What should manufacturing companies include in employee confidentiality agreements?

Effective confidentiality agreements for manufacturing employees should specifically identify the types of confidential information covered (process parameters, formulations, tooling specifications, customer data), define the scope of the confidentiality obligation clearly, include reasonable time limits that comply with state law, prohibit disclosure to and use by competitors, and require employees to promptly disclose any inventions made during employment. Assignment clauses should assign all work-made-for-hire inventions to the company. State law varies significantly on the enforceability of non-compete provisions.
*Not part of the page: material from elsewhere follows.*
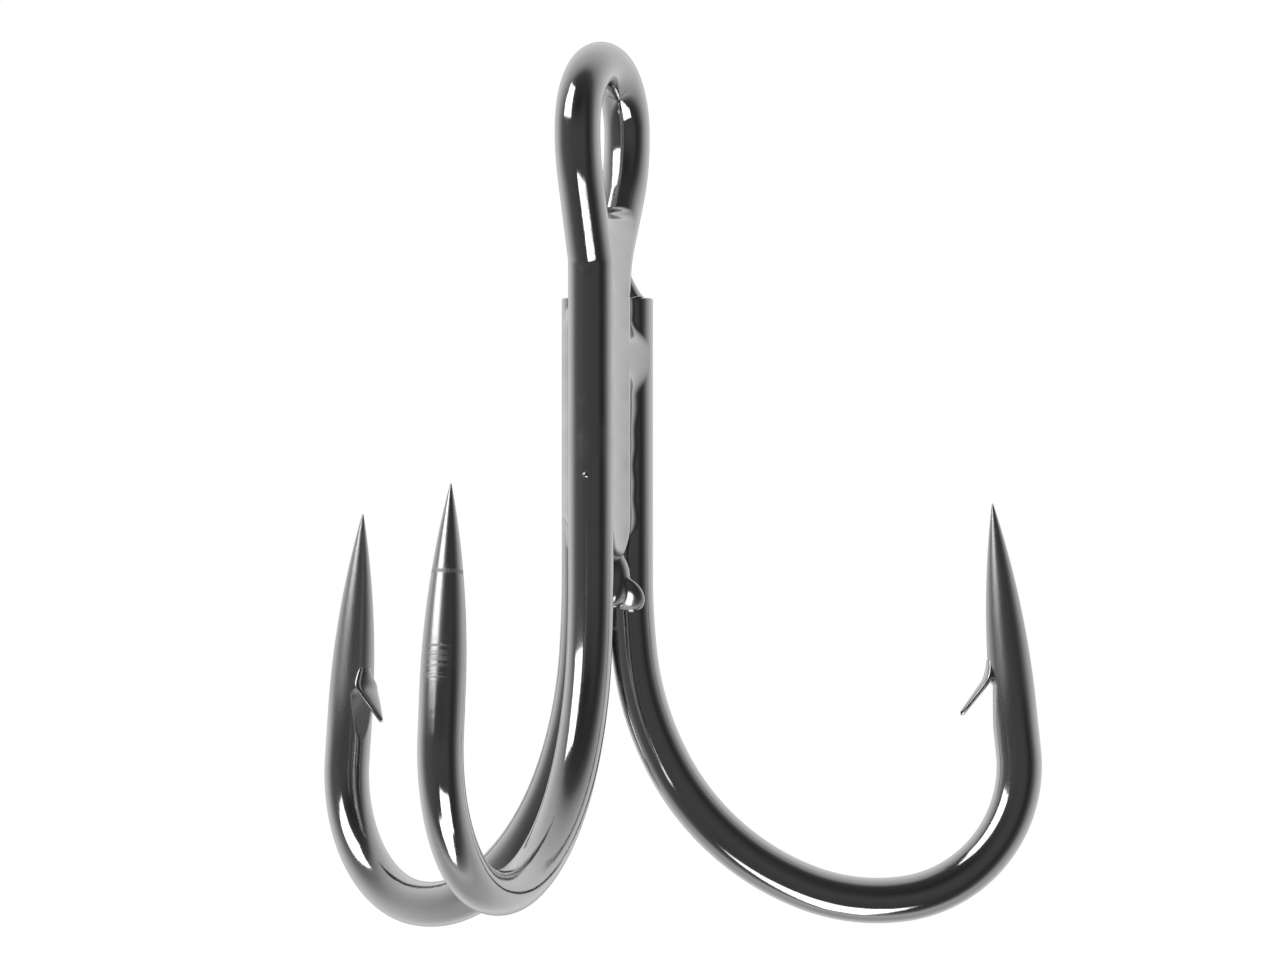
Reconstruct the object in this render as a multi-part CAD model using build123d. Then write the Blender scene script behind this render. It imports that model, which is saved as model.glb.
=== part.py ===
# Treble fishing hook: one wire with an eye and two plain hooks, brazed into one bundle.
# Millimetres, +Z up along the shanks. The origin is on the axis of the eye wire's return
# leg, in the plane on which the three bends stand.
import os
from math import cos, radians, sin, sqrt, tan

from build123d import *

# driving dimensions
wire_dia = 1.6              # plated wire, the same for all three hooks
overall_height = 31.0       # three bends' lowest points to the top of the eye
braze_gap = 0.02            # clearance left between wires that lie side by side

hook_directions = (-90.0, 28.5, 150.0)     # eye hook, right hook, left hook
plain_pair_turn = 113.2     # from the return leg to the middle of the two plain shanks
cut_below_neck = 0.4        # square cut ends of the plain shanks, below the eye's neck

# the bend, from the straight shank round to the straight spear
bend_radii = (26.0, 10.9, 9.3, 7.0, 4.75)
bend_sweeps = (6.0, 22.5, 41.0, 29.0, 87.5)
spear_length = 8.85         # end of the bend to the tip of the point
point_length = 7.2          # ground, bullet-curved part of the spear
point_tip_radius = 0.03

# the barb, a sliver cut from the inner face of the spear and lifted
barb_from_tip = 6.45         # root of the sliver, measured down from the tip
barb_length = 1.6
barb_depth = 0.24           # depth of the chisel cut at the root
barb_lift = 41.0

# the eye, a pear-shaped loop of the eye wire
eye_inner_width = 3.07
eye_front_swell = 1.27      # how far the front limb stands out from the shank
eye_front_slope = 19.0
eye_back_slope = 28.0
eye_side_straight = 0.2
eye_shoulder_radius = 4.5
eye_neck_radius = 3.0
return_leg_end = 12.27      # height of the tapered end of the return leg
return_taper_length = 1.85
return_taper_tip_radius = 0.2

# the braze metal
bead_inner = 0.2            # where a bead starts, out from the line of two wire centres
bead_dish = 0.05            # hollow of its face
side_bead_height = 0.5      # face of the beads along the plain shanks
side_bead_dish_radius = 0.35
front_bead_height = 0.72    # face of the beads between the eye hook's shank and its return leg
front_bead_dish_radius = 1.2
front_bead_rise = 1.15      # how far the front beads run above the cut ends
web_drop = 3.12             # top of the web at the foot of the eye, below the eye's middle
web_dish = 0.15             # sag of that top
web_dish_radius = 0.9
rear_bead_lift = 0.5        # the rear bead starts this far above the plug's foot
core_radius = 0.3
plug_drop = 1.17            # the plug hangs this far below the return leg's end
plug_height = 1.5
plug_dish = 0.35
plug_reach = 0.15           # how far the plug spreads past the return leg's outline
collar_height = 0.74
collar_reach = 0.45
collar_hollow = 0.07        # hollow of the collar's slope
collar_spread = 140.0       # degrees round the return leg

wire_rad = wire_dia / 2
pitch = wire_dia + braze_gap
plug_bottom = return_leg_end - plug_drop


class Trace:
    # a line of straights and tangent arcs in the XZ plane, drawn from a point and a heading
    def __init__(self, x, z, heading):
        self.x = x
        self.z = z
        self.heading = heading      # degrees, 0 is +X and 90 is up
        self.edges = []

    def go(self, length):
        start = Vector(self.x, 0, self.z)
        self.x += length * cos(radians(self.heading))
        self.z += length * sin(radians(self.heading))
        self.edges.append(Edge.make_line(start, Vector(self.x, 0, self.z)))

    def turn(self, radius, sweep):
        # a positive sweep turns to the left
        side = 1 if sweep > 0 else -1
        left = radians(self.heading + 90)
        middle_x = self.x + side * radius * cos(left)
        middle_z = self.z + side * radius * sin(left)
        points = [Vector(self.x, 0, self.z)]
        for share in (0.5, 1.0):
            out = radians(self.heading + share * sweep - 90 * side)
            points.append(Vector(middle_x + radius * cos(out), 0, middle_z + radius * sin(out)))
        self.edges.append(Edge.make_three_point_arc(*points))
        self.x = points[-1].X
        self.z = points[-1].Z
        self.heading += sweep


def wire_along(trace):
    path = Wire(trace.edges)
    section = Plane(origin=path @ 0, z_dir=path % 0) * Circle(wire_rad)
    return sweep(section, path=path)


def bend_drop():
    # height from the start of the bend down to its lowest point
    drop = 0
    heading = 0
    for radius, sweep_angle in zip(bend_radii, bend_sweeps):
        after = min(heading + sweep_angle, 90)
        drop += radius * (sin(radians(after)) - sin(radians(heading)))
        heading = after
    return drop


def limb(slope, swell):
    # straight length and whole height of one side of the eye
    radii = eye_neck_radius + eye_shoulder_radius
    straight = (swell - radii * (1 - cos(radians(slope)))) / sin(radians(slope))
    height = radii * sin(radians(slope)) + straight * cos(radians(slope))
    return straight, height


def trace_bend(trace):
    for radius, sweep_angle in zip(bend_radii, bend_sweeps):
        trace.turn(radius, sweep_angle)
    trace.go(spear_length - point_length)


def bullet(length, end_radius):
    # a solid that narrows on an arc tangent to the wire, from z = 0 up to z = length
    fall = wire_rad - end_radius
    curve = (fall ** 2 + length ** 2) / (2 * fall)
    half = length / 2
    half_x = wire_rad - curve + sqrt(curve ** 2 - half ** 2)
    arc = Edge.make_three_point_arc((wire_rad, 0, 0), (half_x, 0, half), (end_radius, 0, length))
    outline = Wire([
        Edge.make_line((0, 0, 0), (wire_rad, 0, 0)),
        arc,
        Edge.make_line((end_radius, 0, length), (0, 0, length)),
        Edge.make_line((0, 0, length), (0, 0, 0)),
    ])
    return revolve(Face(outline), axis=Axis.Z)


def chisel_cut(root, free_end):
    # the part of the round wire outside the chisel's plane, between two heights;
    # X points to the inner side of the hook and Z along the spear to its tip
    rod = Pos(0, 0, (root + free_end) / 2) * Cylinder(wire_rad, root - free_end)
    slope = barb_depth / barb_length
    high = wire_rad - slope * (root - free_end)
    far = 3 * wire_rad
    side = Polyline(
        (wire_rad, 0, free_end), (high, 0, root), (far, 0, root), (far, 0, free_end), close=True)
    wedge = extrude(make_face(side), amount=wire_dia, both=True)
    return rod & wedge


def finish_spear(wire, trace):
    # adds the point and the barb to a wire that ends where the point's curve starts
    start = Vector(trace.x, 0, trace.z)
    along = Vector(cos(radians(trace.heading)), 0, sin(radians(trace.heading)))
    inward = Vector(-along.Z, 0, along.X)
    tip = start + along * point_length
    base_frame = Plane(origin=start, x_dir=inward, z_dir=along)
    tip_frame = Plane(origin=tip, x_dir=inward, z_dir=along)
    wire = wire + base_frame * bullet(point_length, point_tip_radius)

    root = -barb_from_tip
    free_end = root - barb_length
    sliver = chisel_cut(root + 0.12, free_end)
    hinge = (wire_rad - barb_depth, 0, root)
    lifted = Pos(*hinge) * Rot(0, -barb_lift, 0) * Pos(-hinge[0], 0, -hinge[2]) * sliver
    wire = wire - tip_frame * chisel_cut(root, free_end)
    return wire + tip_frame * lifted


def plain_hook():
    start_z = wire_rad + bend_drop()
    trace = Trace(0, plain_shank_top, -90)
    trace.go(plain_shank_top - start_z)
    trace_bend(trace)
    return finish_spear(wire_along(trace), trace)


eye_radius = (eye_inner_width + wire_dia) / 2
eye_middle = overall_height - wire_rad - eye_radius
back_swell = 2 * eye_radius - pitch - eye_front_swell
back_straight, back_height = limb(eye_back_slope, back_swell)
front_straight, front_height = limb(eye_front_slope, eye_front_swell)
back_neck = eye_middle - eye_side_straight - back_height
front_neck = eye_middle - eye_side_straight - front_height
plain_shank_top = min(back_neck, front_neck) - cut_below_neck


def eye_hook():
    taper_top = return_leg_end + return_taper_length

    trace = Trace(-pitch, taper_top, 90)
    trace.go(back_neck - taper_top)
    trace.turn(eye_neck_radius, eye_back_slope)
    trace.go(back_straight)
    trace.turn(eye_shoulder_radius, -eye_back_slope)
    trace.go(eye_side_straight)
    trace.turn(eye_radius, -180)
    trace.go(eye_side_straight)
    trace.turn(eye_shoulder_radius, -eye_front_slope)
    trace.go(front_straight)
    trace.turn(eye_neck_radius, eye_front_slope)
    trace.go(front_neck - wire_rad - bend_drop())
    trace_bend(trace)
    wire = finish_spear(wire_along(trace), trace)
    taper = Plane(origin=(-pitch, 0, taper_top), x_dir=(1, 0, 0), z_dir=(0, 0, -1))
    return wire + taper * bullet(return_taper_length, return_taper_tip_radius)


def around_return_leg(angle):
    return Vector(pitch * cos(radians(angle)), pitch * sin(radians(angle)), 0)


def bead(first, second, side, bottom, top, face_height, dish_radius):
    # braze metal in the groove between two wires; side is 1 to the left of first to second
    along = (second - first).normalized()
    out = Vector(-along.Y * side, along.X * side, 0)
    frame = Plane(origin=(first + second) * 0.5, x_dir=along, z_dir=(0, 0, 1))
    height = top - bottom
    depth = face_height - bead_inner
    middle = side * (bead_inner + depth / 2)
    block = Pos(0, middle, bottom + height / 2) * Box(pitch, depth, height)
    dish_at = side * (face_height - bead_dish + dish_radius)
    dish = Pos(0, dish_at, bottom + height / 2) * Cylinder(dish_radius, height)
    return frame * (block - dish)


def core():
    # filler between the return leg and the plain shanks, the plug below the leg's tapered
    # end, and the collar above the cut ends
    middle = (right_shank + left_shank) * (1 / 3)
    column_height = plain_shank_top - plug_bottom
    column = Pos(middle.X, middle.Y, plug_bottom + column_height / 2)
    column = column * Cylinder(core_radius, column_height)
    column = column - Pos(0, 0, overall_height / 2) * Cylinder(wire_rad, overall_height)
    plug = Pos(0, 0, plug_bottom + plug_height / 2) * Cylinder(wire_rad + plug_reach, plug_height)
    ball_radius = ((wire_rad + plug_reach) ** 2 + plug_dish ** 2) / (2 * plug_dish)
    plug = plug - Pos(0, 0, plug_bottom + plug_dish - ball_radius) * Sphere(ball_radius)

    inner = wire_rad
    outer = wire_rad + collar_reach
    low = plain_shank_top
    high = plain_shank_top + collar_height
    hollow = ((inner + outer) / 2 - collar_hollow, 0, (low + high) / 2 - collar_hollow)
    outline = Wire([
        Edge.make_line((inner, 0, low), (outer, 0, low)),
        Edge.make_three_point_arc((outer, 0, low), hollow, (inner, 0, high)),
        Edge.make_line((inner, 0, high), (inner, 0, low)),
    ])
    face = Rot(0, 0, plain_pair_turn - collar_spread / 2) * Face(outline)
    collar = revolve(face, axis=Axis.Z, revolution_arc=collar_spread)
    return column + plug + collar


def eye_web():
    # fills the foot of the eye, between its two limbs
    front_kink = front_neck + eye_neck_radius * tan(radians(eye_front_slope / 2))
    back_kink = back_neck + eye_neck_radius * tan(radians(eye_back_slope / 2))
    foot = plain_shank_top + front_bead_rise + braze_gap
    top = eye_middle - web_drop
    front = -pitch - (top - front_kink) * tan(radians(eye_front_slope))
    back = (top - back_kink) * tan(radians(eye_back_slope))
    face = Face(Wire.make_polygon([(0, -pitch, foot), (0, front, top), (0, back, top), (0, 0, foot)]))
    web = extrude(face, front_bead_height, both=True)
    dish = Rot(0, 90, 0) * Cylinder(web_dish_radius, 2 * wire_dia)
    return web - Pos(0, (front + back) / 2, top - web_dish + web_dish_radius) * dish


right_shank = around_return_leg(plain_pair_turn - 30)
left_shank = around_return_leg(plain_pair_turn + 30)
eye_shank = Vector(0, -pitch, 0)
return_leg = Vector(0, 0, 0)

blank = plain_hook()
hooks = {
    "eye_hook": Pos(eye_shank) * Rot(0, 0, hook_directions[0]) * eye_hook(),
    "right_hook": Pos(right_shank) * Rot(0, 0, hook_directions[1]) * blank,
    "left_hook": Pos(left_shank) * Rot(0, 0, hook_directions[2]) * blank,
}

leg_bottom = return_leg_end + return_taper_length
side_face = (side_bead_height, side_bead_dish_radius)
front_face = (front_bead_height, front_bead_dish_radius)
plain_span = (leg_bottom, plain_shank_top)
rear_span = (plug_bottom + rear_bead_lift, plain_shank_top)
front_span = (leg_bottom, plain_shank_top + front_bead_rise)
braze = {
    "braze_core": core(),
    "braze_right_bead": bead(return_leg, right_shank, -1, *plain_span, *side_face),
    "braze_left_bead": bead(return_leg, left_shank, 1, *plain_span, *side_face),
    "braze_rear_bead": bead(right_shank, left_shank, -1, *rear_span, *side_face),
    "braze_front_right_bead": bead(eye_shank, return_leg, -1, *front_span, *front_face),
    "braze_front_left_bead": bead(eye_shank, return_leg, 1, *front_span, *front_face),
    "braze_eye_web": eye_web(),
}

os.makedirs("parts", exist_ok=True)
for name, hook in hooks.items():
    export_step(hook, f"parts/{name}.step")
for name, run in braze.items():
    for hook in hooks.values():
        run = run - hook
    export_step(run, f"parts/{name}.step")
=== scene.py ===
import math
import bmesh
import bpy
from mathutils import Matrix, Vector


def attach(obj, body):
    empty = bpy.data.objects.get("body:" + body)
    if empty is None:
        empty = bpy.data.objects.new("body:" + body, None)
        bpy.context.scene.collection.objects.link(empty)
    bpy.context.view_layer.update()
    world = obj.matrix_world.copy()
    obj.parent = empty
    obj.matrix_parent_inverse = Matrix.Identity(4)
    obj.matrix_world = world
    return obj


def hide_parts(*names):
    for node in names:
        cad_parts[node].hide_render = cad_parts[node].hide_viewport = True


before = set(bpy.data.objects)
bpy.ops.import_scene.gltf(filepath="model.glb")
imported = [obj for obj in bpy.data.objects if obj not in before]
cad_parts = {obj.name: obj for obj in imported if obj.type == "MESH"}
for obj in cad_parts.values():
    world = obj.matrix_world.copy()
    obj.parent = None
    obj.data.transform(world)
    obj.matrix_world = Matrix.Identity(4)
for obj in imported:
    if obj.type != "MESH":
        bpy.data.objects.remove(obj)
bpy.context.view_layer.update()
print("frame loaded")

mm = 0.001
sharpAngle = math.radians(55)

# plated wire, shared by the three hooks
wire = {
    "radius": 0.8,
    "gap": 0.02,            # between wires that lie side by side
    "sides": 96,
}
wire["pitch"] = 2 * wire["radius"] + wire["gap"]

# round bend, from the shank to the spear: radius and degrees
bend = {
    "arcs": ((26.0, 6.0), (10.9, 22.5), (9.3, 41.0), (7.0, 29.0), (4.75, 87.5)),
    "spear": 8.85,
    "point": 7.2,
    "tipRadius": 0.02,
    "step": 0.14,           # spacing of the rings along a bend
    "spearStep": 0.07,
    "shankStep": 0.5,
}

# the barb is a sliver raised from the inner face of the spear
barb = {
    "root": 6.45,           # down from the tip
    "cutLength": 1.6,
    "cutDepth": 0.2,
    "cutRise": 0.25,        # the cut runs out this far above the root
    "cutFade": 0.2,
    "spearRings": 260,      # rings counted back from the tip that the cut may reach
    "start": 5.5,           # where the sliver leaves the surface
    "length": 2.3,
    "curl": 0.42,           # share of the length in which it lifts
    "lift": 43.0,
    "width": 0.98,
    "thickness": 0.34,
    "sunk": 0.11,
    "steps": 26,
}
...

How does the ITC differ from district court for process patent enforcement?

The ITC is an administrative agency that handles trade-related IP disputes. It cannot award monetary damages but can issue exclusion orders barring importation of infringing products and cease-and-desist orders. ITC proceedings move much faster than district court litigation — 12 to 16 months versus three to five years for district court trials. The ITC applies a domestic industry requirement that forces the complainant to demonstrate a domestic industry related to the patent. District courts can award monetary damages and permanent injunctions but are slower and require personal jurisdiction over each defendant.

Are manufacturing know-how and operator expertise protectable as trade secrets?

Yes — tacit knowledge, operator training protocols, process optimization expertise, and institutional know-how can all qualify as trade secrets if they provide competitive advantage and are subject to reasonable secrecy measures. The challenge is documenting tacit knowledge sufficiently to establish its existence and value in litigation, while not disclosing it unnecessarily through the documentation process itself. Companies should work with IP counsel to create trade secret inventories that identify and describe trade secrets at a level of specificity sufficient for legal protection.